Anime Movie First Impressions is basically when I give short thoughts on an anime (or anime-related) film I saw in theaters. I said in the RErideD review that I prefer to wait until the film is on blu-ray so I can form more coherent thoughts and not make the same mistakes I made in the past regarding some rash judgments, but I guess there’s nothing wrong with first impressions as long as I don’t go into too much detail. Got to save material for the inevitable Movie Madness review (although maybe I’ll change the name of that post series whenever I get back to it). And believe me, I want to talk about Mirai in more detail, as well as the rest of Mamoru Hosada’s output eventually.
So I hosted a group screening of Mirai with my anime club last night. A lot of the group loves his movies, although I’m one of the few who have actually seen all four of his major works. I’m not big on the guy myself. Summer Wars was awesome when I was younger, but now that I’m older, I find it hard to ignore the lack of character growth for the lead and the large number of Deus Ex Machinas used to tell the story. But all of his movies are fun, so I always look forward to seeing them as a sort of comfort zone entertainment.
And Mirai is basically that for better or worse: an incredibly entertaining yet safe film about a young boy acting like a spoiled brat and having to realize how much trouble he’s causing the family as a result. Despite the trailers and even the official title selling the movie as a “baby sister comes from the future to help her big brother grow up” type of story, said future sister is not actually in the movie very much. There’s only two dedicated acts (out of many in this film) towards her and one brief cameo in someone else’s act. The movie takes on an angle more similar to A Christmas Carol in that the lead character, Kun, gets visited by family members from the past, present, and future so that they can teach him to stop being a spoiled brat.

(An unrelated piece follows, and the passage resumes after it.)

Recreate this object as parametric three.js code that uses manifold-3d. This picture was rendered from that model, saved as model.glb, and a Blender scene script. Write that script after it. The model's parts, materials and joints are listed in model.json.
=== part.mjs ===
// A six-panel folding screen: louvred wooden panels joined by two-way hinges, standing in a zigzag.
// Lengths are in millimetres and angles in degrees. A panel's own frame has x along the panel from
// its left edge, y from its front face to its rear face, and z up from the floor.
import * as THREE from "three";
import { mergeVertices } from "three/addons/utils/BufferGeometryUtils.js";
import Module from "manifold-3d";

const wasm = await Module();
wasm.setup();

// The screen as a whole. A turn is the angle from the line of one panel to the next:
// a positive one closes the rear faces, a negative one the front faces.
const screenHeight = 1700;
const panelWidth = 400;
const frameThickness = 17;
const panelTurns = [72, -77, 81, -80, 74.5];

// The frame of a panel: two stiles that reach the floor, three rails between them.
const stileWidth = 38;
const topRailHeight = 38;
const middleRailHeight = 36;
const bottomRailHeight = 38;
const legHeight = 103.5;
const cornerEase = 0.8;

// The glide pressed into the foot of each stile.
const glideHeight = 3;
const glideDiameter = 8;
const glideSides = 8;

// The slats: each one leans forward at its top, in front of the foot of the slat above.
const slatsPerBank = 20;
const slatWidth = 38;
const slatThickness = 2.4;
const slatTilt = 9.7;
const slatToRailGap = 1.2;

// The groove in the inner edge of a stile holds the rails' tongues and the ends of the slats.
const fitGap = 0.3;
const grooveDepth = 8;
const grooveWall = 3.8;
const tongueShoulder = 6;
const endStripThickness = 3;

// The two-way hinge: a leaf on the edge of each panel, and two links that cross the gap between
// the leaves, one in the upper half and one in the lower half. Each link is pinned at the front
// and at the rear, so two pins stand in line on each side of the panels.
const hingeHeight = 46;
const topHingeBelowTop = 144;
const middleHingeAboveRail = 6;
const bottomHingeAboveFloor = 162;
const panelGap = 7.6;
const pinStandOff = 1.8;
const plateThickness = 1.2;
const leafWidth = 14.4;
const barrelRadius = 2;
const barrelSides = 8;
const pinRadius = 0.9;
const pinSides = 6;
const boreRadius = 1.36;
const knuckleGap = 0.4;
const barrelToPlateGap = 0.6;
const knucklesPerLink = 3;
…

It’s a nice idea, but the execution is very uneven. The film feels like a compilation movie for a series that doesn’t exist. A lot of the runtime is basically Kun does something spoiled, he runs out into a magic garden, he meets a family member that teaches him something, but what he learns doesn’t stick for the rest of the movie, making it hard to feel any sense of progression. And because this is a movie that’s not even a hundred minutes long, the family members from different time periods don’t get much screentime or development of their own. Everything does sort of connect in the end, but in a very arbitrary way. It would have really helped if Kun was actually growing throughout the course of the runtime rather than just gaining the courage to ride a bike one moment and crying about his pants shortly after.

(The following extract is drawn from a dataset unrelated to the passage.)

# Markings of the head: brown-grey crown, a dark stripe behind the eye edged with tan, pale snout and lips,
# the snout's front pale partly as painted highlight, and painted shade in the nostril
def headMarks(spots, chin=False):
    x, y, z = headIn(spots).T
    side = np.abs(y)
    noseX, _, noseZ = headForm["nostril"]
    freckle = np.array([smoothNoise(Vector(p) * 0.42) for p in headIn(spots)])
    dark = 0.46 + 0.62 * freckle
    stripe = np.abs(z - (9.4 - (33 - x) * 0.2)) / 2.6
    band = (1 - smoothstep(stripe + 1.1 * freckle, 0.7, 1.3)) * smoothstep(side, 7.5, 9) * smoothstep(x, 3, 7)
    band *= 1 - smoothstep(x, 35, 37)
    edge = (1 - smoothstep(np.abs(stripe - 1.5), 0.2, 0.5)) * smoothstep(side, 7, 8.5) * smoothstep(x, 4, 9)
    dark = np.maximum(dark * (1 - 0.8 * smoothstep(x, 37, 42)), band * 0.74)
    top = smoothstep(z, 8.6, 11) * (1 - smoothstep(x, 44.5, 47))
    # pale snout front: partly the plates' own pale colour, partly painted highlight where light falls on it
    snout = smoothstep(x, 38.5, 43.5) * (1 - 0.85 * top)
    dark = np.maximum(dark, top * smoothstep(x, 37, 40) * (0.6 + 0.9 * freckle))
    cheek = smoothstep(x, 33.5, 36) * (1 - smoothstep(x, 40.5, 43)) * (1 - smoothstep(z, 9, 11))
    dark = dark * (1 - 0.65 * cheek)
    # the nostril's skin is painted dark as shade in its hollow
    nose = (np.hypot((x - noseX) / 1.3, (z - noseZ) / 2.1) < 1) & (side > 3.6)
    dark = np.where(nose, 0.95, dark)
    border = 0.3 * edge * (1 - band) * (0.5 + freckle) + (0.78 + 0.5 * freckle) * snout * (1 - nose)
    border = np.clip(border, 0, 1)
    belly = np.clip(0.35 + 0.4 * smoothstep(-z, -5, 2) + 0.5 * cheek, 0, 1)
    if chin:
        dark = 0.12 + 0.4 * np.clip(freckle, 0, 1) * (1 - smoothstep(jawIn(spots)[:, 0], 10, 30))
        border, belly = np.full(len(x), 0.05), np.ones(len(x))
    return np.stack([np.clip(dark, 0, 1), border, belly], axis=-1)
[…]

Other than Kun, the characters we see the most in this movie are his parents, and they’re both very likable people that remind me a lot of my own parents. I like how the film never addresses them by name, which becomes a very important plot point around the final act. That said, their characterization is a bit start and stop as well. One of the “past characters” we meet is the mother when she was Kun’s age, she’s not in the movie for very long, and what we get of her amounts to little more than an extraneous detail about her life along with Kun realizing how being messy can cause trouble (which is again, a lesson that doesn’t really stick throughout the film). I really felt that to be a missed opportunity, although it’s not as bad as a later character, who my friends jokingly labeled as a “male shojo manga protagonist”, got treated.
The film is technically great with Hosada’s simplistic character designs looking more lively here than in his previous movies, and the beautiful hand-drawn backgrounds to depict suburban life along with the magical world. He does use more CG in this film compared to his previous ones, but it’s mostly to good effect. I like how the train conductor you see in the above trailer looks like something from French animation. There’s also quite a lot of humor in this movie with some great comedic timing. I really laughed at this one scene where Kun just smugly walks down some stairs after putting cookies on his sister.
I watched the film in Japanese so I don’t know how well John Cho and Rebecca Hall did their roles in the dub, but whatever version you watch, you’ll get treated to an interview with Hosada after the credits role. I really like how he talked about hand-drawn animation being mostly dead these days with Mirai and whatever new film Miyazaki is working on being the only anime movies he sees that still use hand-drawn techniques. I’m not really sure when that interview was filmed since I’m pretty goddamn sure In This Corner of the World was hand-drawn too, although I haven’t confirmed if heavy usage of computer animation was utilized for it (sure didn’t look that way though), but while I’m still not sold on his own anime, I really like Hosada and how he’s sticking to his guns in a world where anime has gotten so commercialized and overly reliant on cost-cutting techniques. Hopefully he makes something I consider truly great someday.
Do I recommend the movie to people? Yes, but only once, and mainly for its visual charm or if you’re a fan of Hosada stories in general. Whether you watch more than that depends on how much you like this type of story. Personally, I think it’s too much of a missed opportunity to stand amongst Hosada’s better works in general, or even Boy and the Beast which a lot of anime fans don’t seem to like. However, I can go into more detail on that when Gkids releases it on blu-ray. And who knows, maybe my opinion will change when I revisit it in the future?